SpaceX also plans to build factories on the Moon to build data centres using lunar resources. Experts such as Metzger estimate that this could, however, take over 20 years.
Meanwhile, a few obvious questions emerge. Such as, how many engineers does it take to assemble a data centre in space? The problem boils down to cost. Shipping, staffing, maintenance, and sheer distance of operation.
“The biggest deterrent to in-space manufacturing remains, simply, money,” Metzger says.
However, there are exceptions, such as finding water ice on the Moon, which may produce a large payback much sooner. It’s why agencies such as ISRO, NASA and the Japan Aerospace Exploration Agency play a key role as they collaborate on the Chandrayaan-5 mission.
The environmental impact, meanwhile, remains a significant unknown.
Moving manufacturing into space could mean building supply chains that incorporate transportation by very large cargo-carrying launchers, which generate pollutants and emit greenhouse gases.

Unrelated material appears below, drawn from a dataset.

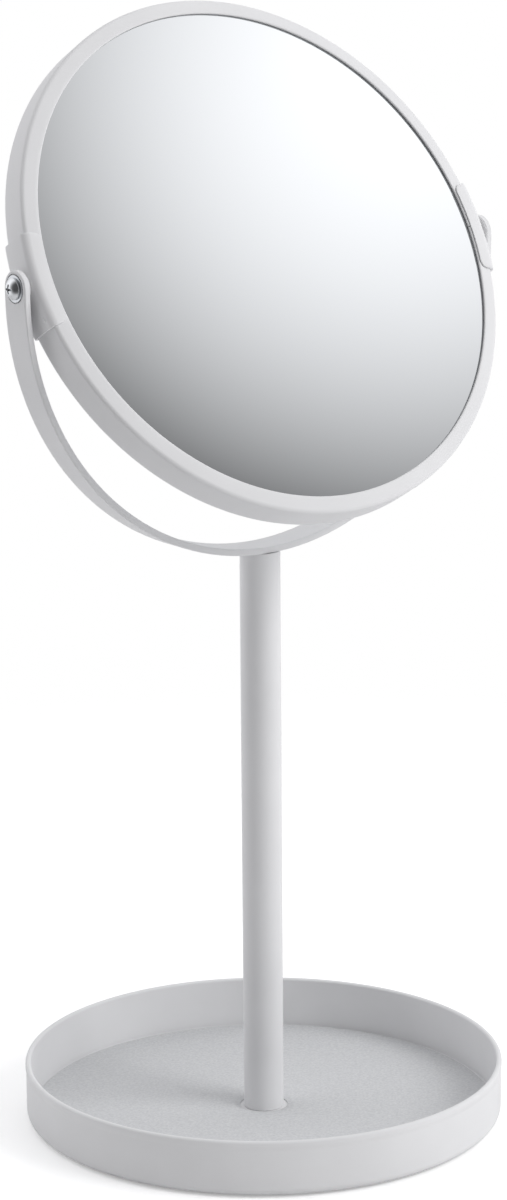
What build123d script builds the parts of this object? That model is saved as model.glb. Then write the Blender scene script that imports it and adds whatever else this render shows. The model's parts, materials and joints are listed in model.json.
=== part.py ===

Operating in near-Earth orbits would lead to increased congestion and potentially create more debris.
“The carbon footprint of a launch right now is hundreds of tonnes of CO2 not to forget the other kind of emissions that get deposited in vulnerable layers of the atmosphere,” says Varun Bhalerao, an astrophysics professor at IIT-Bombay.
There is also the additional problem of resource usage, compelling the European Space Agency to reexamine space missions.
When we launch and dispose hardware without reusing, we waste equipment, fuel and raw materials. “Manufacturing emissions must be monitored and mitigated, and further research is needed to understand the impact of launches and re-entries on the atmosphere and oceans,” says Tiago Soares, head of ESA’s Clean Space and Circular Economy Office.
One approach is ESA’s Life Cycle Assessment methodology, an environmental audit for missions that evaluates trade-offs at every stage, from mining raw materials to monitoring space pollution, including the release of toxic gases during satellite re-entry.
“As we enter an era of industrialisation and mass production in the sector, it is urgent that policy and regulation anticipate the change rather than reacting to it,” Soares says.